I wondered then, as I have always wondered, whether she in any way appreciated the seriousness of the warfare she was waging on society.

"A month in the second division at Holloway is one thing...." I began.

"It'll be seven years' penal servitude if I'm beaten," she interrupted. Her tone was innocent alike of flippancy and bravado.

"Forty votes aren't worth that. I've got three, so I ought to know."

Joyce's eyes turned in the direction of her sister who was coming out of the dining-room with Aintree.

"_She's_ worth some sacrifice."

"You couldn't make her lot easier if you had every vote in creation.

She's up against the existing divorce law, and that's buttressed by every Church, and every dull married woman in the country. You're starting conversation at the wrong end, Joyce."

Her little arched eyebrows raised themselves at the name.

"Joyce?" she repeated.

"You were Joyce when last we met."

"That was twenty years ago."

"It seems less. I should like to blot out those years."

"And have me back in nursery frocks and long hair?"

"Better than long convict frocks and short hair," I answered with laborious antithesis.

"Then I haven't improved?"

"You're perfect--off duty, in private life."

"I have no private life."

"I've seen a glimpse of it to-night."

"An hour's holiday. I say good-bye to it for good this evening when I say good-bye to you."

"But not for good?"

"You'll not want the burden of my friendship when war's declared. If you like to come in as an ally...?"
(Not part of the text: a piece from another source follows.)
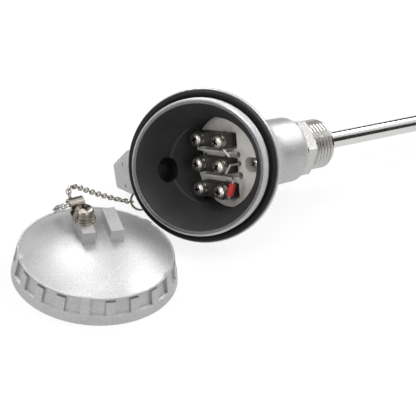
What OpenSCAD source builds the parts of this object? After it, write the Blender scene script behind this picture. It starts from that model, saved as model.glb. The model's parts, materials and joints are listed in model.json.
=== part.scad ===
// Resistance thermometer: a lying probe with an open connection head, and its screw cap beside it on a chain.
// Millimetres. The row frame's origin is the middle of the hexagon's face that the process thread stands on.
// +Z is up, and +X is the way the stem points, seen from above.

/* [Head] */
// angle between the mouth's axis and the stem's axis, degrees
mouth_tilt = 36; // [25:1:45]
// height of the mouth's middle over the stem's axis
mouth_rise = 4; // [2:0.5:6]
// inner radius of the mouth's lip
lip_in = 29.6; // [28:0.1:31]
// outer radius of the mouth's thread
mouth_thread = 31.8; // [31:0.1:33]
// pitch of the mouth's thread
mouth_pitch = 1.5; // [1:0.25:2]
// depth of the mouth's thread
mouth_depth = 0.6; // [0.3:0.1:0.9]
// how far the mouth stands out of the flange
mouth_h = 10.4; // [9:0.2:12]
// radius of the flange
flange_r = 35.9; // [35:0.1:38]
// thickness of the flange
flange_t = 2.8; // [2:0.2:4]
// taper of the bowl, millimetres of radius lost per millimetre of depth
bowl_taper = 0.54; // [0.4:0.02:0.6]
// depth of the tapering bowl
bowl_deep = 20; // [16:0.5:22]
// radius of the well that holds the terminal base
well_r = 21.8; // [21.5:0.1:23]
// thickness of the wall round the well
wall = 3.2; // [2.5:0.1:4]
// distance along the stem's axis from the mouth's middle plane to the well's floor
seat_x = 28; // [26:0.5:29]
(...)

"Do you think you could convert me?"

She looked at me closely.

"Yes."

I shook my head.

"What'd you bet?" she challenged me.

"It would be like robbing a child's money-box," I answered. "You're dealing with the laziest man in the northern hemisphere."

"How long will you be in England?"

"I've no idea."

"Six months? In six months I'll make you the Prince Rupert of the militant army. Then when we're sent to prison--Sir Arthur Roden's a friend of yours--you can arrange for our cells to be side by side, and we'll tap on the dividing wall."

I had an idea that our unsociable prison discipline insisted on segregating male and female offenders. It was not the moment, however, for captious criticism.

"If I stay six months," I said, "I'll undertake to divorce you from your militant army."

"The laziest man in the northern hemisphere?"

"I've never found anything worth doing before."

"It's a poor ambition. And the militants want me."

"They haven't the monopoly of that."

Joyce smiled in spite of herself, and under her breath I caught the word "Cheek!"